How we read research, talk about uncertainty, and disclose relationships.
Sources we lean on
Our default sources are major dietary guidelines (US Dietary Guidelines for Americans, EFSA, NICE), large clinical society position statements (ACSM, ISSN, ADA, AHA, ESC), Cochrane reviews, and primary trials in peer-reviewed journals. We treat blog posts, podcasts, and white papers as starting points for further reading, not as evidence.
How we read a study
- We prioritise pre-registered randomised controlled trials and high-quality cohorts over mechanistic claims and animal studies.
- We weigh effect size, not just statistical significance. A statistically significant 1% improvement in a biomarker rarely matters in real life.
- We note who funded the work. Industry funding is not disqualifying, but it is part of the context.
- We read the methods section before the abstract.
How we talk about uncertainty
Most of nutrition science sits in a band between “clearly established” and “contested.” When we summarise a topic, we try to communicate where on that band a particular claim sits. If a guideline body says one thing and a recent meta-analysis says another, we name both. If a finding is widely reported but rests on a single underpowered study, we say that.

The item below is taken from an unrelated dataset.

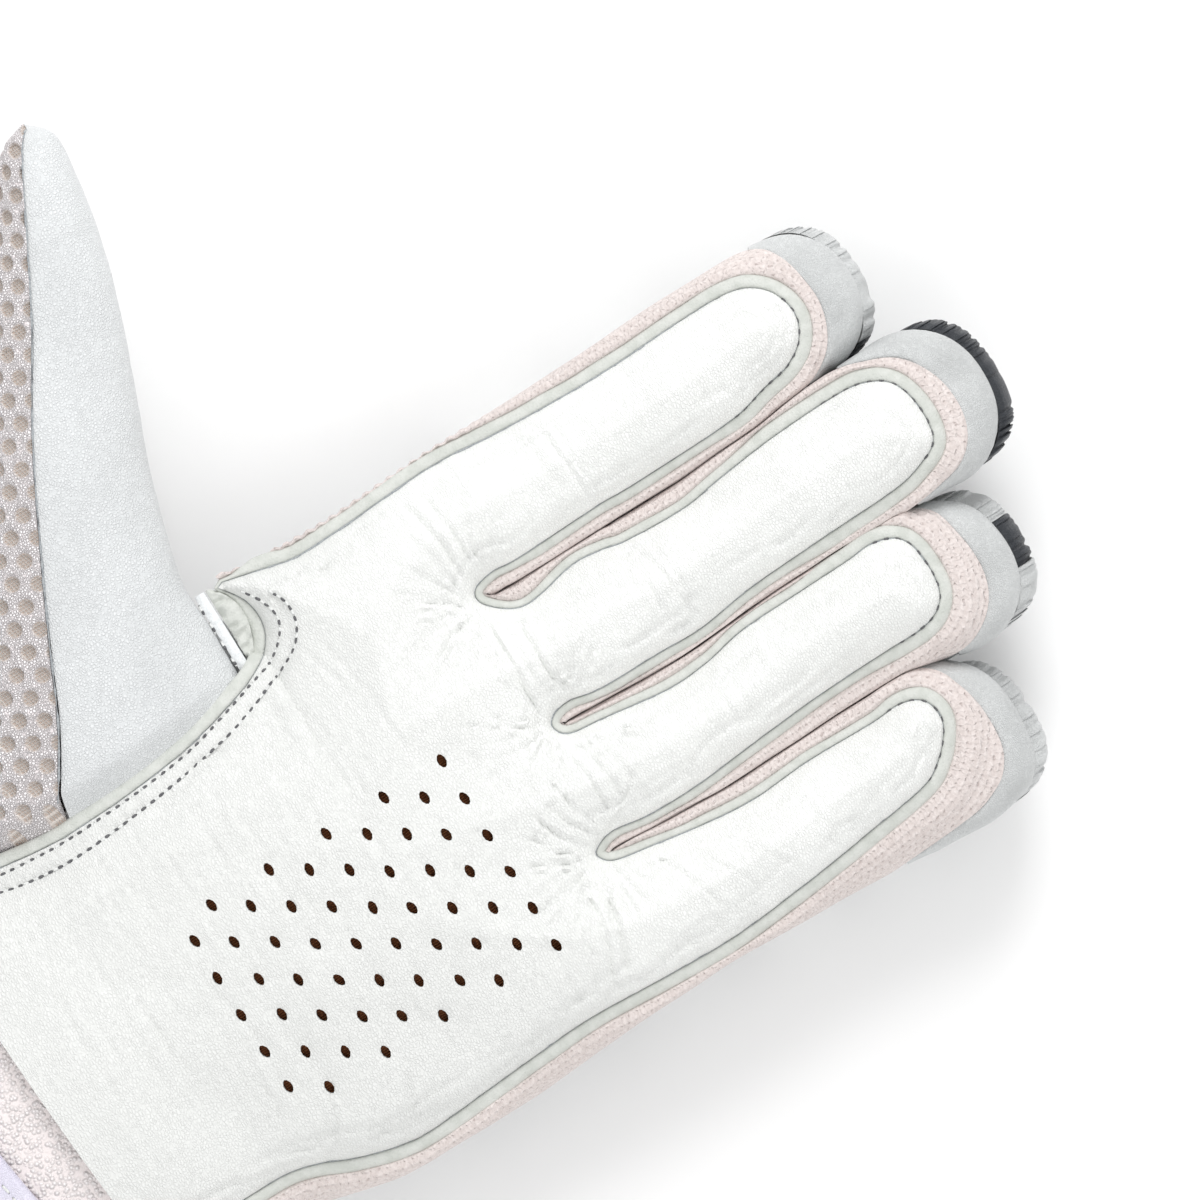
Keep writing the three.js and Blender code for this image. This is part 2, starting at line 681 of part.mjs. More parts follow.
function fingerStations(order) {
  const finger = FINGERS[order];
  const inner = stitchLine(finger);
  const outer = outerLine(order, finger.capTip);
  const count = inner.length;
  const fabricShare = (finger.fabricTip - finger.leatherTip) / (finger.capTip - finger.leatherTip);
  const tipAngle = Math.asin(fabricShare);
  const stations = inner.map((point, i) => {
    const fromMiddle = Math.abs(i - (count - 1) / 2) / ARC_STEPS;
    const reach = smooth((fromMiddle - 0.35) / 0.95);
    return { inner: point, outer: outer[i], cloth: mix(tipAngle, Math.PI / 2, reach), tip: fromMiddle };
  });
  const plain = (point, out) => ({ inner: point, outer: out, cloth: Math.PI / 2, tip: 9 });
  if (order > 0) {
    const arc = crotchHalf(order - 1, "right").slice(0, -1);
    const start = [lookUp(SLITS, CROTCHES[order - 1].bottom, CROTCHES[order - 1].slit) + GAP / 2];
    start.push(CROTCHES[order - 1].bottom);
    const path = [start, ...arc];
    stations.unshift(...path.map((point, i) => {
      const rise = 3 * (1 - i / path.length);
      return plain(point, [leftBound(order, point[1] + rise), point[1] + rise]);
    }));
  } else {
    const side = [THUMB_BORDER[THUMB_BORDER.length - 1], ...INDEX_SIDE];
    stations.unshift(...side.map((row) => plain([row.x, row.y], [leftBound(0, row.y), row.y])));
  }
  if (order < FINGERS.length - 1) {
    const arc = crotchHalf(order, "left");
    arc[arc.length - 1][0] -= GAP / 2;
    stations.push(...arc.map((point, i) => {
      const rise = 3 * ((i + 1) / arc.length);
      return plain(point, [rightBound(order, point[1] + rise), point[1] + rise]);
    }));
  } else {
    stations.push(...LITTLE_SIDE.map((row) => plain([row.x, row.y], [rightBound(order, row.y), row.y])));
  }
  return stations;
}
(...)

How we cover digital health tools
When we write about nutrition-tracking apps, AI food recognition, sleep trackers, or other digital health products, our default stance is descriptive rather than ranked. The category contains many products of broadly similar quality whose differences are mostly about design philosophy and which trade-offs they make. We point to academic benchmarks (e.g. published comparisons of AI dietary assessment systems) when readers want a head-to-head accuracy figure, rather than producing one ourselves under conditions we cannot fully control.
Corrections policy
We correct in place. Material corrections are logged at the foot of the article and dated. If a correction changes our description of a topic, we surface it on the homepage for a week.
Medical disclaimer
Articles are written for general informational purposes only and are not medical advice. Talk to a qualified clinician for any clinical decision.